Malaysia Tetapkan Keadaan Darurat, Muncul Kekhawatiran Monarki Absolut

Perdana Menteri Malaysia Tan Sri Muhyiddin Yassin
Sumber :
  • ANTARA/Agus Setiawan/ama.

VIVA – Raja Malaysia, Sultan Abdullah Sultan Ahmad Shah, menetapkan keadaan darurat nasional di seluruh wilayah Malaysia untuk menekan penyebaran COVID-19. Keadaan darurat berlangsung hingga 1 Agustus 2021 atau lebih awal, tergantung pada infeksi penyebaran virus tersebut.

"Dalam sidang tatap muka selama 45 menit mulai pukul 17.30 kemarin, Muhyiddin Yassin mempresentasikan hasil Sidang Kabinet tentang usulan pelaksanaan keadaan darurat sebagai langkah proaktif untuk menertibkan dan mengatasi kasus harian COVID-19 yang terus mencapai empat angka sejak Desember lalu," tulis pernyataan Istana Negara Malaysia, seperti dikutip dari Channel News Asia.

Terkait itu, Peneliti Ahli Utama P2P LIPI, Syafuan Rozi Soebhan, mengatakan, penetapan darurat nasional di Malaysia cenderung mengabaikan prinsip check and balance antara eksekutif dan legislatif. Hal ini yang seharusnya dihormati dan dipatuhi semua negara, dengan mempertimbangkan kedaulatan rakyat.

"Kebijakan tersebut mestinya melibatkan dan mendengar suara wakil rakyat yang ada di parlemen. Sangat disayangkan jika kegiatan parlemen Malaysia 'digantung/dihentikan'. Hal ini menandakan Malaysia kian menuju monarki absolut," kata Syafuan dalam keterangan resminya, Selasa 19 Januari 2021.

Dia mengatakan, jika keadaan darurat ditetapkan dan operasi institusi parlemen 'digantung', secara otomatis sistem pemerintahan Malaysia yang berdasarkan demokrasi akan tumbang. Hal ini menyebabkan kabinet tidak lagi bisa berfungsi secara sah seperti biasa.

"Pada hakikatnya, proklamasi darurat adalah pemaksaan kuasa pemerintahan secara totalitarian dan bercirikan tirani yang sangat berbahaya," ujarnya.

Berdasarkan catatan sejarah, pengumuman darurat nasional terkait pandemi ini adalah pengumuman darurat ke-9 dalam sejarah Malaysia.
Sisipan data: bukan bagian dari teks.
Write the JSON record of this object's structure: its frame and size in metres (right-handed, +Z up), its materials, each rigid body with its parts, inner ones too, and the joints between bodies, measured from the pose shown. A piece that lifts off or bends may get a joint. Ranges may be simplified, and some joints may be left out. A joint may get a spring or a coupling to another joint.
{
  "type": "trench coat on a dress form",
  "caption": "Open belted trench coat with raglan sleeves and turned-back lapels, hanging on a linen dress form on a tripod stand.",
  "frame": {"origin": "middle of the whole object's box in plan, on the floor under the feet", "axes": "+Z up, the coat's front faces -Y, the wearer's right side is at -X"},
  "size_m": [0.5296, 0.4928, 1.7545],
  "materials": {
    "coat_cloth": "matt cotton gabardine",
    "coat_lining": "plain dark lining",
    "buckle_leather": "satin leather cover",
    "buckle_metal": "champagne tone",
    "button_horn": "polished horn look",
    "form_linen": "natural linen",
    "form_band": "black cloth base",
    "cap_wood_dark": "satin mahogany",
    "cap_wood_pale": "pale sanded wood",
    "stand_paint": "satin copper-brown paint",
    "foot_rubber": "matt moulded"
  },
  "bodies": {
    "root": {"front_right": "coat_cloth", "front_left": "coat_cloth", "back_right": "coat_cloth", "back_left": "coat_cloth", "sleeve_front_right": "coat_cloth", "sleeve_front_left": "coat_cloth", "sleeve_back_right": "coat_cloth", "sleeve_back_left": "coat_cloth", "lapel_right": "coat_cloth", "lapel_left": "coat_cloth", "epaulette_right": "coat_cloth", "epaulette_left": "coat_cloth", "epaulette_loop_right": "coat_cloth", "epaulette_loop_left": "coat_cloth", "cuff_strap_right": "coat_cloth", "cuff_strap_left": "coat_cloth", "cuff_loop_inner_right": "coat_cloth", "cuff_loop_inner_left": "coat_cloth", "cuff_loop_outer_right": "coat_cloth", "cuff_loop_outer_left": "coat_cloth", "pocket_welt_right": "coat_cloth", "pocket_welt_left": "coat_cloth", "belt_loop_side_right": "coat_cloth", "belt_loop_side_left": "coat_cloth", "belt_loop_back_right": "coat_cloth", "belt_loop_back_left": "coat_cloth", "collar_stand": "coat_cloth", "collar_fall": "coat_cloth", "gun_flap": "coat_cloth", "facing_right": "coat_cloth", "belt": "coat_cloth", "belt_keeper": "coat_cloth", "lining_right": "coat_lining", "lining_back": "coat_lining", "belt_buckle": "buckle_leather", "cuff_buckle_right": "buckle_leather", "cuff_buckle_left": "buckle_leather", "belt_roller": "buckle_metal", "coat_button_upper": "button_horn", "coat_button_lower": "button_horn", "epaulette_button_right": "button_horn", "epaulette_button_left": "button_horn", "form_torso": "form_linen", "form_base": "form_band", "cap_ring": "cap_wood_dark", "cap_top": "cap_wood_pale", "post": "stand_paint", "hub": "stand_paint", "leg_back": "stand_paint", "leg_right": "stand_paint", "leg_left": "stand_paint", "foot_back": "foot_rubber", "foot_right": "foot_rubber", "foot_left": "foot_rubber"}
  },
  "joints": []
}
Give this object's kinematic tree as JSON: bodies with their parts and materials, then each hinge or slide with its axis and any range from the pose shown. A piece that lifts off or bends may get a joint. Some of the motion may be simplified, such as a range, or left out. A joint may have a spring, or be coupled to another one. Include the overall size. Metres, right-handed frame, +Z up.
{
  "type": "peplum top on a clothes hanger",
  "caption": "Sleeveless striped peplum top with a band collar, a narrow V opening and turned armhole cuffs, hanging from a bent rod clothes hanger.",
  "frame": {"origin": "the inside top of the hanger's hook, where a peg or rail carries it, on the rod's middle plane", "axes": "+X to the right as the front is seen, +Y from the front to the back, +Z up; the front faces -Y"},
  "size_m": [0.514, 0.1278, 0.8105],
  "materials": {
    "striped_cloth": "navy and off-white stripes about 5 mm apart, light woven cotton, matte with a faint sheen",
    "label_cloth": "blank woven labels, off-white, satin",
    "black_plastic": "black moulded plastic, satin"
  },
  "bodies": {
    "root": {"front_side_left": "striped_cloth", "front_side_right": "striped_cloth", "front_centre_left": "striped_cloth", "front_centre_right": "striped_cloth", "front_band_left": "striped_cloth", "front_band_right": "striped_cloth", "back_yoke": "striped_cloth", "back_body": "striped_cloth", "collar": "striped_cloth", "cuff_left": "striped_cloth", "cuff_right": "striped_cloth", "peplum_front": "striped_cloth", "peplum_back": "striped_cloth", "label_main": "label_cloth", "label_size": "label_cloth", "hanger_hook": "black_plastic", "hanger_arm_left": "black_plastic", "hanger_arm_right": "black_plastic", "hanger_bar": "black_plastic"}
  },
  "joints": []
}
Keadaan ini sebelumnya pernah ditetapkan pada Darurat Tanah Melayu (1948-1960), Darurat Konfrontasi Indonesia-Malaysia (1964), Darurat Sarawak (1966), dan Darurat Rusuhan Kaum 13 Mei (1969).

Selain itu, Darurat Kelantan (1977), Darurat Asap/Jerebu (1997, 2005, 2013), Darurat Parlimen Batu Sapi (2020), Darurat Parlimen Gerik, dan DUN Bugaya (2020).

"Akan menjadi monarki absolut jika pengumuman darurat negara itu mengabaikan suara rakyat, yang diwakili oleh anggota parlemen. Kita berharap ada rekonsiliasi dan kerja sama yang baik antara Yang Dipertuan Agung, Perdana Menteri, para anggota parlemen faksi UMNO Pakatan Harapan-Perikatan Nasional dengan faksi Oposisi (Pakatan Rakyat)," ujarnya.

Seperti diketahui, keputusan ini diambil setelah Sultan Abdullah bertemu dengan Perdana Menteri Muhyiddin Yassin di Istana Negara, Senin, 11 Januari 2021.

Setelah mendengar arahan dari Perdana Menteri, Raja Malaysia mencatat bahwa situasi pandemi COVID-19 di negara itu berada pada tingkat yang sangat kritis. Dengan demikian, ada kebutuhan untuk menetapkan keadaan darurat berdasarkan ayat (1) Pasal 150 Konstitusi.

Pasal 150 Konstitusi menetapkan bahwa Raja Malaysia dapat mengeluarkan status keadaan darurat. Pun, atas saran perdana menteri, ia yakin ada keadaan darurat yang berat, di mana keamanan, kehidupan ekonomi atau ketertiban umum terancam.

Keputusan Raja juga didasarkan pada data yang menunjukkan bagaimana sistem perawatan kesehatan berada di bawah kendala logistik.